Requirements
Copy every line of the material below word for word.

3D code data:
[start]

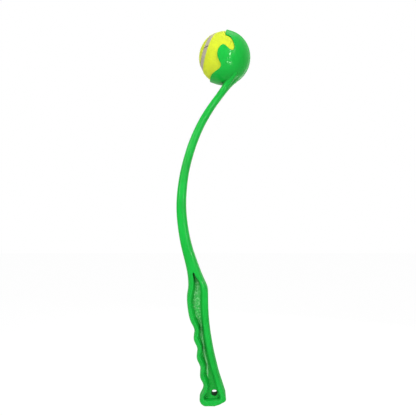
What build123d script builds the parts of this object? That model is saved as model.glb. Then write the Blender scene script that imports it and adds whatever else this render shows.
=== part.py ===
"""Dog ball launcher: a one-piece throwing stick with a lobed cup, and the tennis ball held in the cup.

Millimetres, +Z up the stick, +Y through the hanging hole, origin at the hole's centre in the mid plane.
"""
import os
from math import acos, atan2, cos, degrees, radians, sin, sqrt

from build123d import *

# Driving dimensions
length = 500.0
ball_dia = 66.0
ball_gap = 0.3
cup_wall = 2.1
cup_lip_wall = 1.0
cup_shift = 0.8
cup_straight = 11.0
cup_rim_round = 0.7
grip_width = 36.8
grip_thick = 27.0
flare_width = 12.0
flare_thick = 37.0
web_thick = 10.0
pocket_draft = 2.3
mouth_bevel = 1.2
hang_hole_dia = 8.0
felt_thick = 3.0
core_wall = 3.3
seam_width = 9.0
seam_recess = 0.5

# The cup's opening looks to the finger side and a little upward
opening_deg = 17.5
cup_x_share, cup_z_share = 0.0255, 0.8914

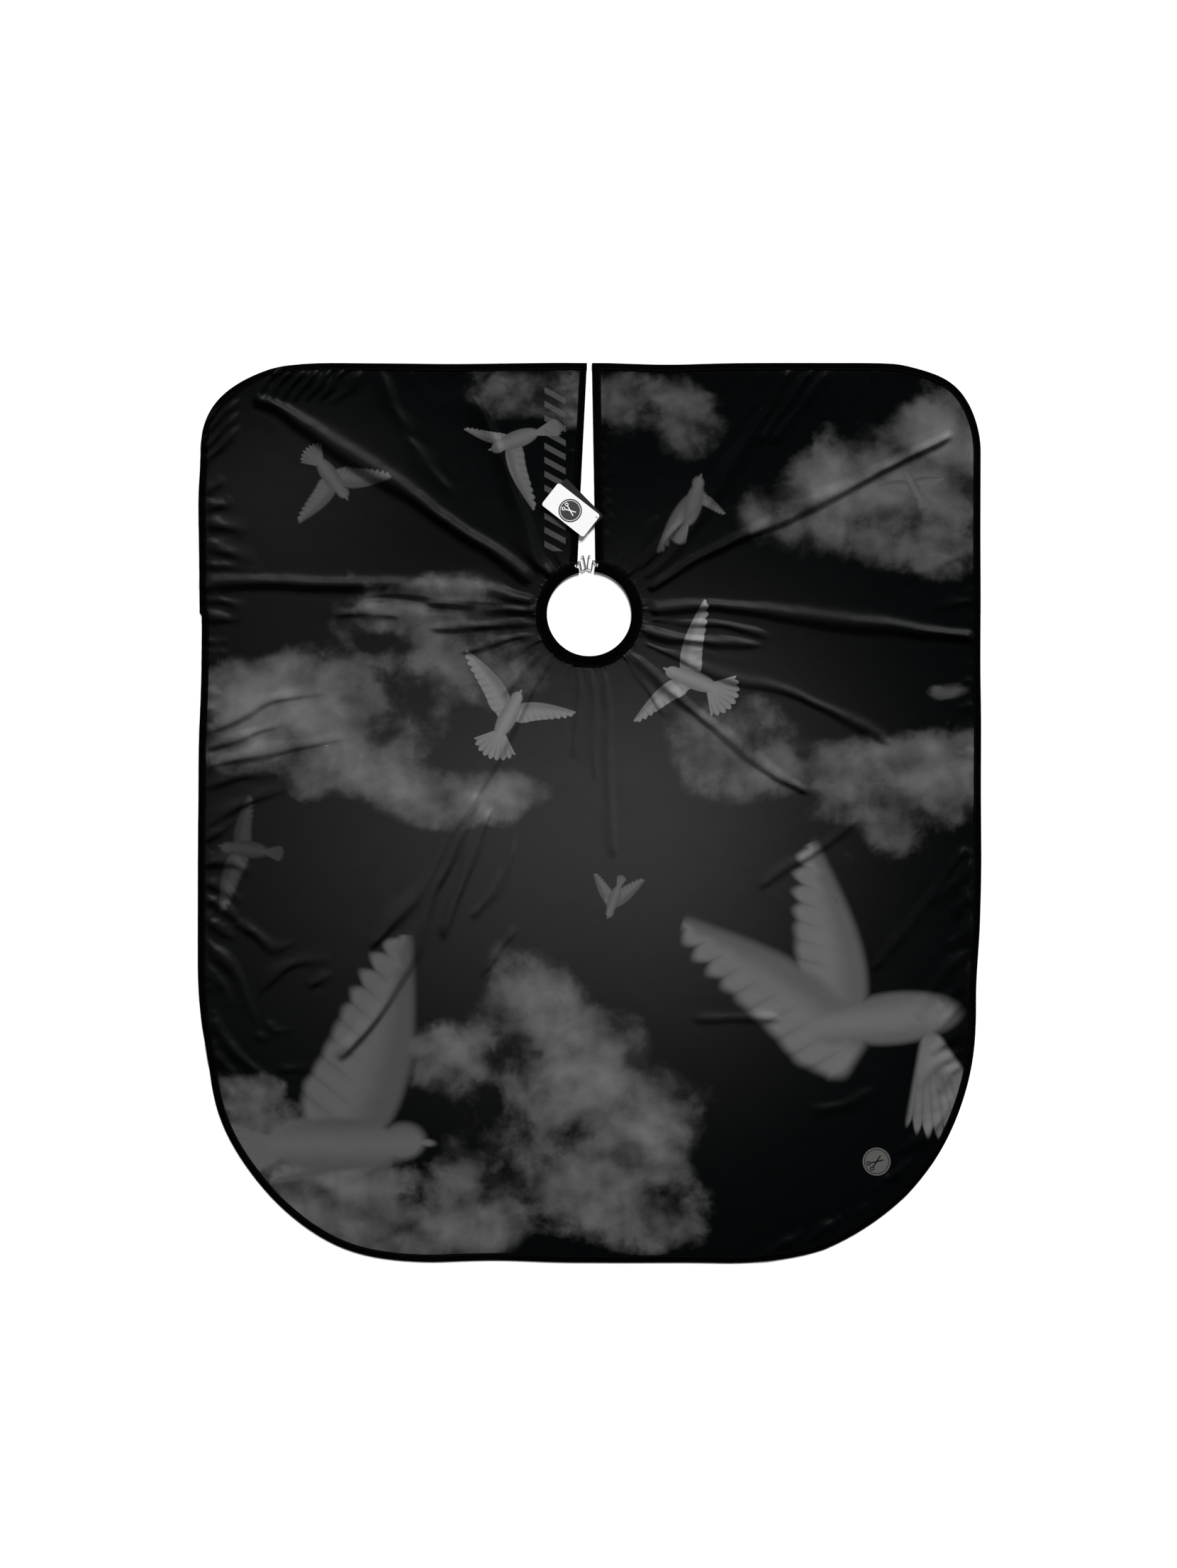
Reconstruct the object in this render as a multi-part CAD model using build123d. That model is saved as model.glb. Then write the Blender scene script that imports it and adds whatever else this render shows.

[end]

Answer to this problem
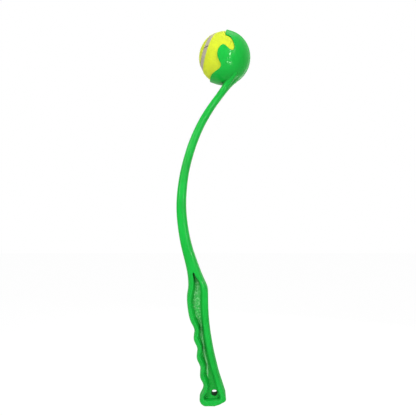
What build123d script builds the parts of this object? That model is saved as model.glb. Then write the Blender scene script that imports it and adds whatever else this render shows.
=== part.py ===
"""Dog ball launcher: a one-piece throwing stick with a lobed cup, and the tennis ball held in the cup.

Millimetres, +Z up the stick, +Y through the hanging hole, origin at the hole's centre in the mid plane.
"""
import os
from math import acos, atan2, cos, degrees, radians, sin, sqrt

from build123d import *

# Driving dimensions
length = 500.0
ball_dia = 66.0
ball_gap = 0.3
cup_wall = 2.1
cup_lip_wall = 1.0
cup_shift = 0.8
cup_straight = 11.0
cup_rim_round = 0.7
grip_width = 36.8
grip_thick = 27.0
flare_width = 12.0
flare_thick = 37.0
web_thick = 10.0
pocket_draft = 2.3
mouth_bevel = 1.2
hang_hole_dia = 8.0
felt_thick = 3.0
core_wall = 3.3
seam_width = 9.0
seam_recess = 0.5

# The cup's opening looks to the finger side and a little upward
opening_deg = 17.5
cup_x_share, cup_z_share = 0.0255, 0.8914

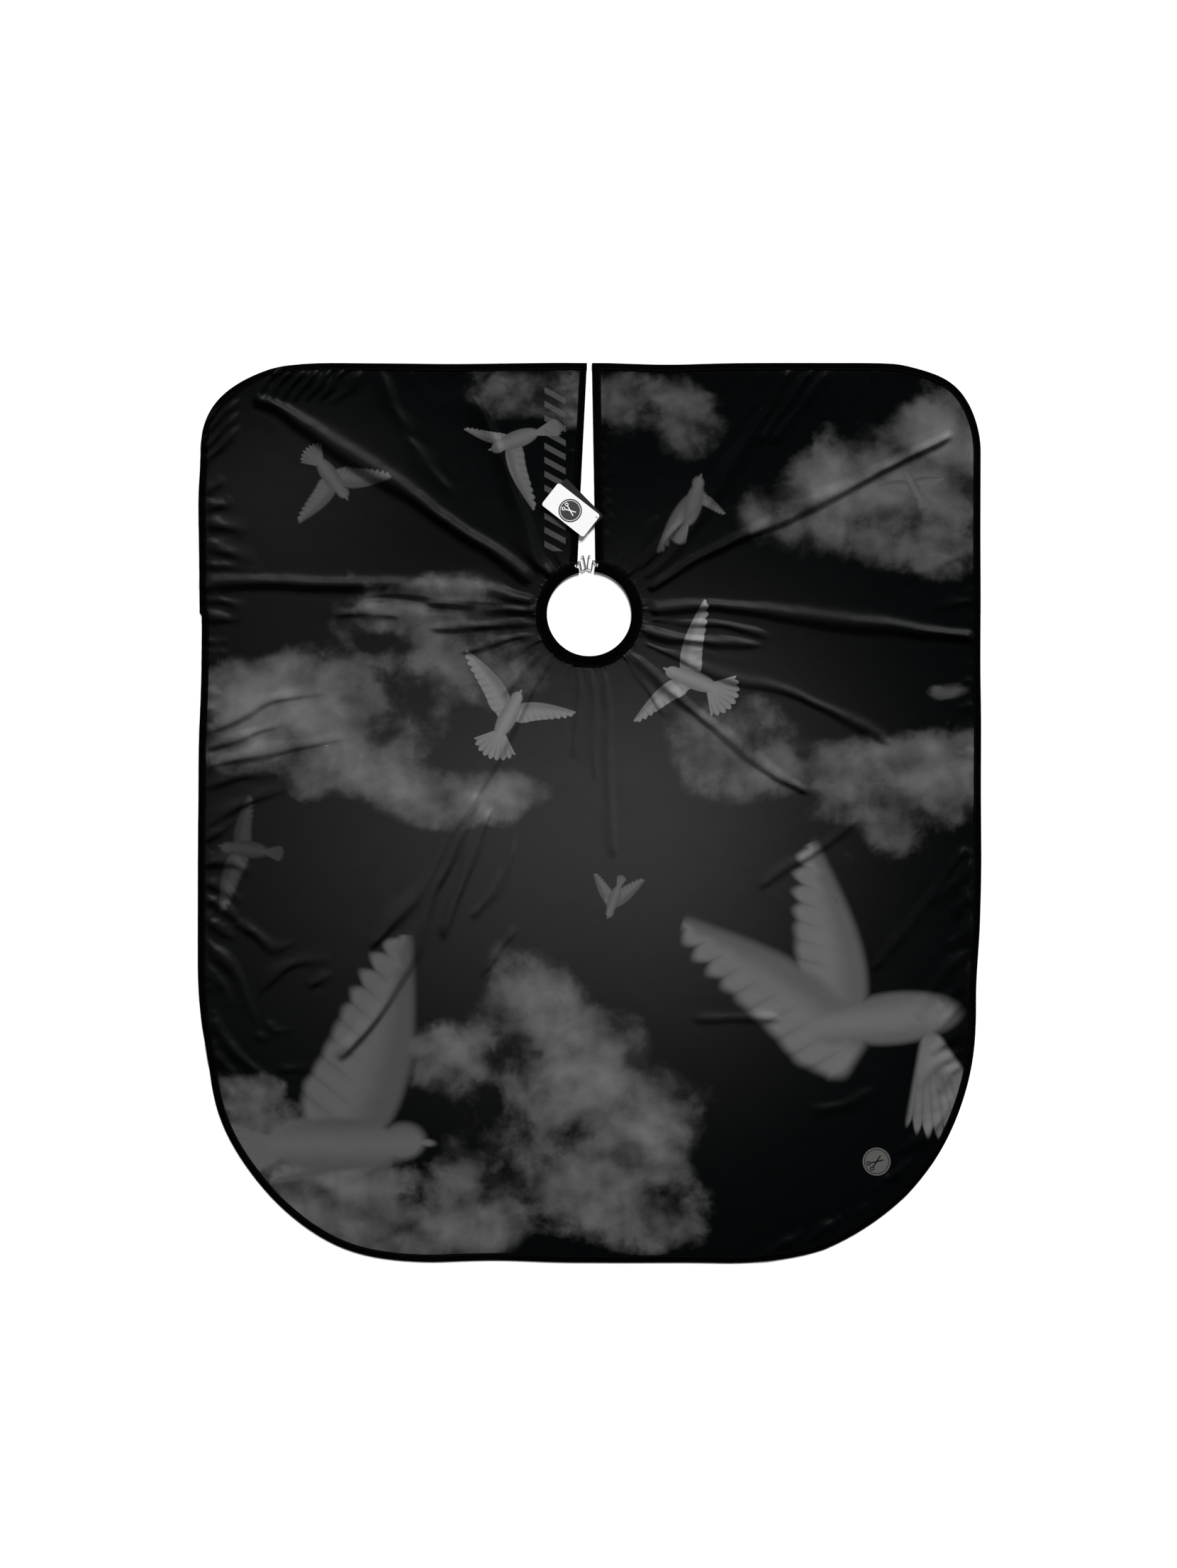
Reconstruct the object in this render as a multi-part CAD model using build123d. That model is saved as model.glb. Then write the Blender scene script that imports it and adds whatever else this render shows.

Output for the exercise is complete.